How to Create a Desert Garden


A desert garden does best in U.S. Department of Agriculture plant hardiness zones 7 through 10. The types of drought-tolerant plants used in this style garden must be able to survive the long, hot and dry summers typical in the desert. If you choose the right plants, a great number of them will not only survive, but thrive, providing beauty and interest to your landscape.


When creating a desert garden, first consider the soil. Desert soils are alkaline, but native desert plants are adapted to desert soils and do not require any additional amendments. To prepare the soil before planting natives or desert-adapted plants, break it up to a depth of at least 8 inches and remove any rocks. Use the same soil to backfill planting holes.


Cacti are probably the first plants that spring to mind when you think of a desert garden. They are low-maintenance and lend an architectural beauty to the landscape.

Among the many varieties to choose from, golden barrel cactus (echinocactus grusonii), USDA zones 9a to 12b; Mexican fence post cactus (pachycereus marginatus), USDA zones 9b to 11b; and Santa Rita prickly pear (opuntia santa-rita), USDA zones 7a to 11b, are just a few of the most popular. The golden barrel cactus grows to 1 to 3 feet and is effective as a mass planting. Mexican fence post cactus, growing 2 to 6 feet wide and 5 to 12 feet tall, makes a nice specimen. And with its purple-colored pads, Santa Rita prickly pear -- 2 to 6 feet tall and spreading up to 8 feet -- also bears bright blooms and edible fruit.

Along with cacti, agaves add a striking sculptural element to the desert garden. Ranging in size from manageable at maturity -- 1 to 2 feet for a thread leaf agave (agave filifera), USDA zones 8b to 11b -- to imposing, such as the octopus agave (agave villmoriana), USDA zones 9a to 11b, which grows to a height and width of up to 5 feet, they also make fine container specimens.


There are a number of large desert trees that provide much-needed shade for gardens and homes. Among the more well-known, the mesquite tree (prosopis spp.), can grow and spread up to 30 feet, so give it plenty of room. USDA hardiness zones vary with the species.
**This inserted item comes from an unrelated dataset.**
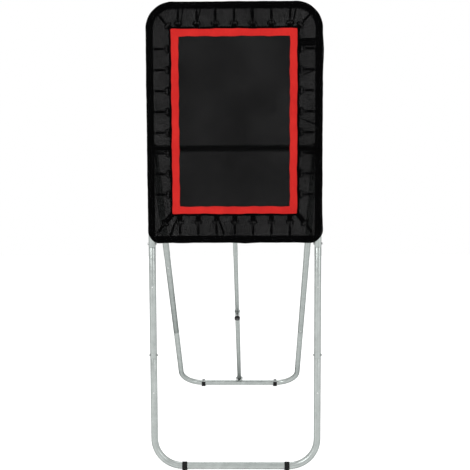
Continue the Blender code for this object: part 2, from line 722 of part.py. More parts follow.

Palo verde trees (Parkinsonia spp.), valued in the desert garden for unusual green bark, bloom with bright yellow flowers in the spring. Parkinsonia x 'Desert Museum' grows to a height and width of 25 to 30 feet and is hardy in USDA zones 8a to 9b.


Easy and low-maintenance, Texas ranger (leucophyllum spp.), and Texas olive (cordia boisierri), are just two of dozens of shrubs that thrive in desert gardens.

Leucophyllum frutescens 'Compacta', USDA zones 9a to 11b, attracts butterflies with lavender flowers during the growing season while reaching 3 to 7 feet all around.

With crepe-y white blooms from spring into fall, Texas olive is hardy throughout USDA zones 9a to 10b.

Perennials, Groundcovers and Vines

Tough and colorful, perennials can be used to soften the look of a desert garden. As an added bonus, many desert perennials attract hummingbirds.

Groundcovers are useful for sloping areas, and vines can be grown on trellises to hide unsightly walls.

Irrigation and Mulch

Although drought-tolerant, desert-adapted plants, especially newly planted ones, do require water. Drip irrigation delivers water directly to the root zone of the plant, benefiting the plant while conserving water.

Mulch is crucial in the garden. It keeps warmth in the soil during cold periods, shades roots in the summer, suppresses weeds and helps to conserve moisture. Rock mulches used in desert gardens include decorative rock, decomposed granite and gravel.